Restate word for word the lines of the data below, from the first through the one that has "attach(piece, body)".

• • •

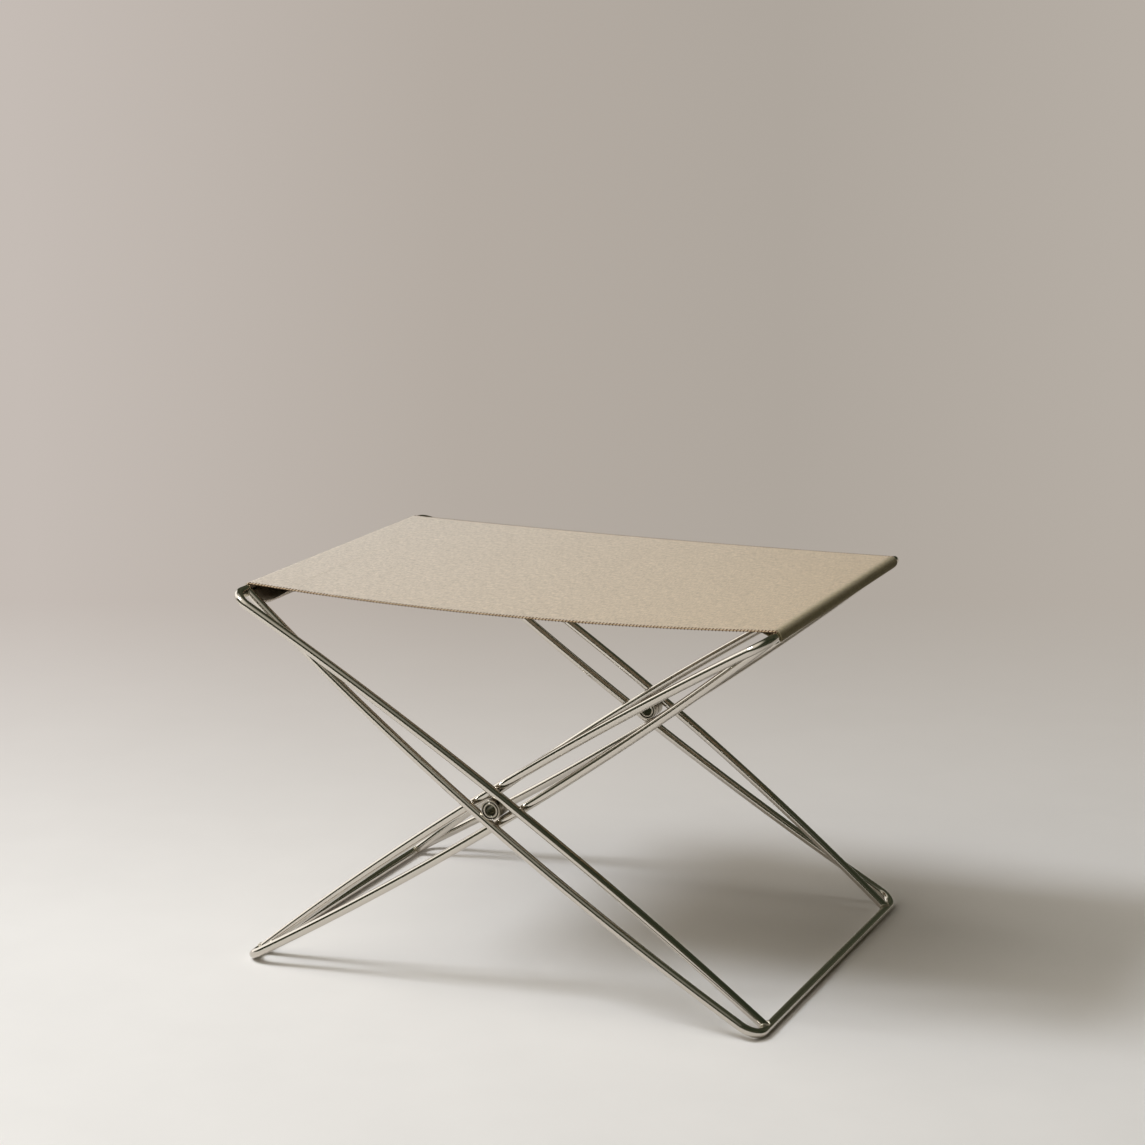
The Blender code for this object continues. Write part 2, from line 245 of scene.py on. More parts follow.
def finish_surface(tree, colour, marks, sockets, strength, depth):
    """Ends a material: its shader in this colour, with its marks as relief of this depth in metres."""
    relief = add(tree, "Bump", {"Height": marks, "Strength": strength, "Distance": depth})
    shader = add(tree, "BsdfPrincipled", {"Base Color": colour, "Normal": relief, **sockets})
    add(tree, "OutputMaterial", {"Surface": shader})


def give(piece, material):
    piece.data.materials.clear()
    piece.data.materials.append(material)


def stand_in(piece, material, node, body):
    """Gives a piece its material, puts it in a node's place and lets it ride on that node's frame."""
    give(piece, material)
    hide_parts(node)
    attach(piece, body)


def select_only(*pieces):
    bpy.ops.object.select_all(action="DESELECT")
    for piece in pieces:
        piece.select_set(True)
    bpy.context.view_layer.objects.active = pieces[-1]


def new_piece(name, mesh):
    made = bpy.data.objects.new(name, mesh)
    bpy.context.scene.collection.objects.link(made)
    return made


def copy_piece(piece, name):
    """A copy with a mesh of its own."""
    return new_piece(name, piece.data.copy())


def apply_modifiers(piece):
    select_only(piece)
    for name in [modifier.name for modifier in piece.modifiers]:
        bpy.ops.object.modifier_apply(modifier=name)


def settle(piece, angle=math.radians(35)):
    """Sets a finished piece to the origin, with merged points, outward faces and smooth shading."""
    select_only(piece)
    bpy.ops.object.transform_apply(location=True, rotation=True, scale=True)
    bpy.ops.object.mode_set(mode="EDIT")
    bpy.ops.mesh.select_all(action="SELECT")
    bpy.ops.mesh.remove_doubles(threshold=1e-6)
    bpy.ops.mesh.normals_make_consistent(inside=False)
    bpy.ops.object.mode_set(mode="OBJECT")
    bpy.ops.object.shade_smooth_by_angle(angle=angle)


def bar_along(name, points, radius, fineness, swell=None):
    """A round bar along a line of points: a curve with a round bevel, turned into a mesh.

    The attribute "straight_bar" keeps where each point was on the bar before it was bent, so that
    the drawn grain follows the bends.
    """
    bpy.ops.object.select_all(action="DESELECT")
    bpy.ops.curve.primitive_bezier_curve_add(location=(0.0, 0.0, 0.0))
    bar = bpy.context.object
    bar.name = name
    curve = bar.data
    curve.splines.clear()
    spline = curve.splines.new("POLY")
    spline.points.add(len(points) - 1)
    for k, point in enumerate(points):
        spline.points[k].co = (*point, 1.0)
        spline.points[k].radius = swell[k] if swell else 1.0
    curve.bevel_depth = radius
    curve.bevel_resolution = fineness
    curve.use_fill_caps = True
    bpy.ops.object.convert(target="MESH")
    # The mesh has its end caps first, the far one before the near one, and then a ring for each point.
    sides = 4 + 2 * fineness
    lengths = [0.0]
    for before, after in zip(points, points[1:]):
        lengths.append(lengths[-1] + (after - before).length)
    attribute = bar.data.attributes.new("straight_bar", "FLOAT_VECTOR", "POINT")
    caps = len(bar.data.vertices) - sides * len(points)
    for k in range(len(bar.data.vertices)):
        ring, side = divmod(max(k - caps, 0), sides)
        if k < caps:
            ring, side = (len(points) - 1 if k < caps // 2 else 0), k % sides
        angle = 2 * math.pi * side / sides
        attribute.data[k].vector = (radius * math.cos(angle), radius * math.sin(angle), lengths[ring])
    return bar


# Materials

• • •

# [EXERCISE OUTPUT]
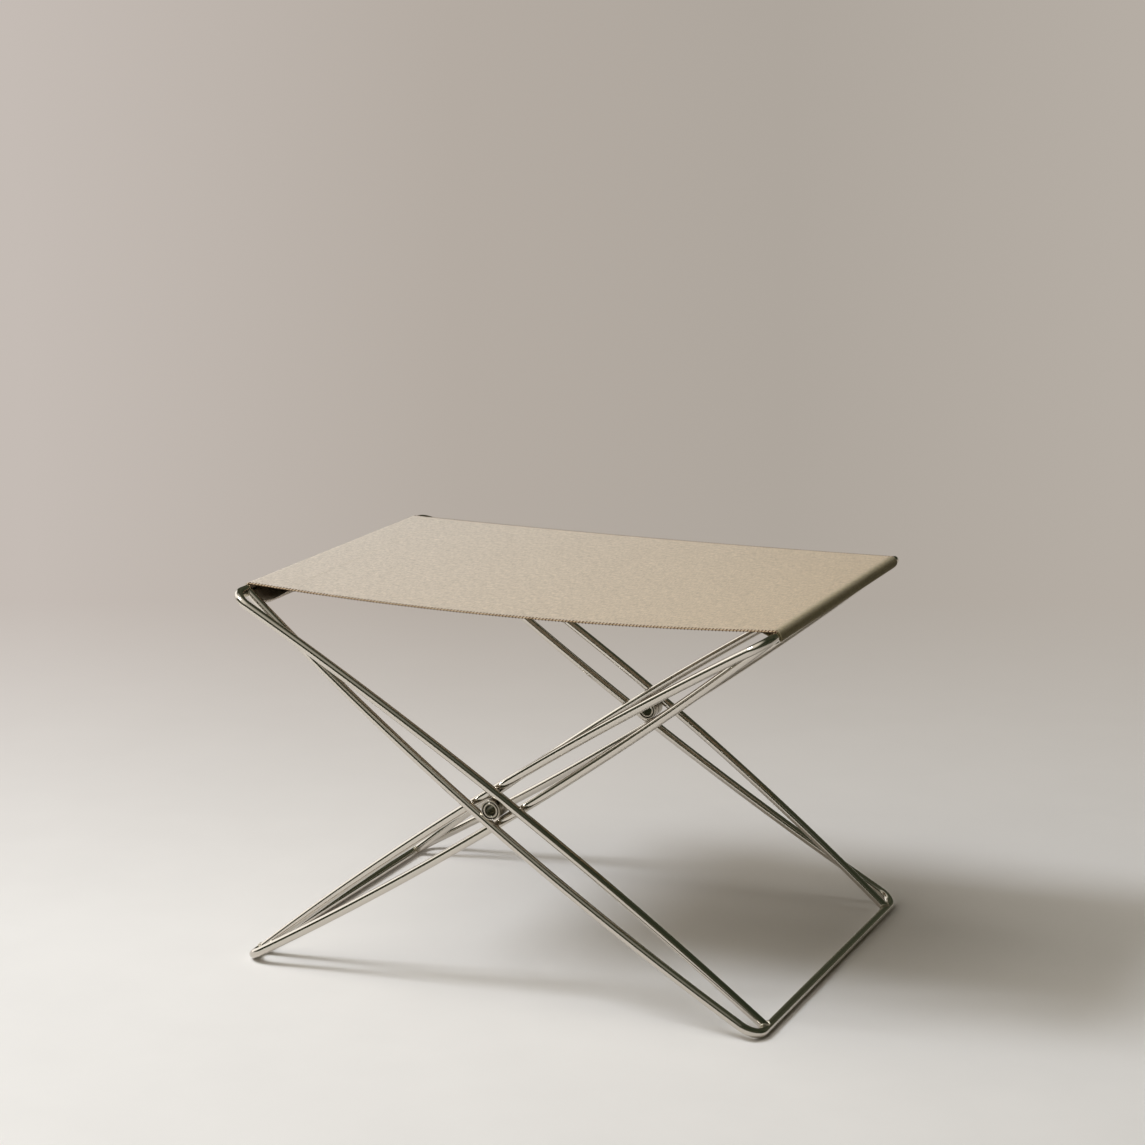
The Blender code for this object continues. Write part 2, from line 245 of scene.py on. More parts follow.
def finish_surface(tree, colour, marks, sockets, strength, depth):
    """Ends a material: its shader in this colour, with its marks as relief of this depth in metres."""
    relief = add(tree, "Bump", {"Height": marks, "Strength": strength, "Distance": depth})
    shader = add(tree, "BsdfPrincipled", {"Base Color": colour, "Normal": relief, **sockets})
    add(tree, "OutputMaterial", {"Surface": shader})


def give(piece, material):
    piece.data.materials.clear()
    piece.data.materials.append(material)


def stand_in(piece, material, node, body):
    """Gives a piece its material, puts it in a node's place and lets it ride on that node's frame."""
    give(piece, material)
    hide_parts(node)
    attach(piece, body)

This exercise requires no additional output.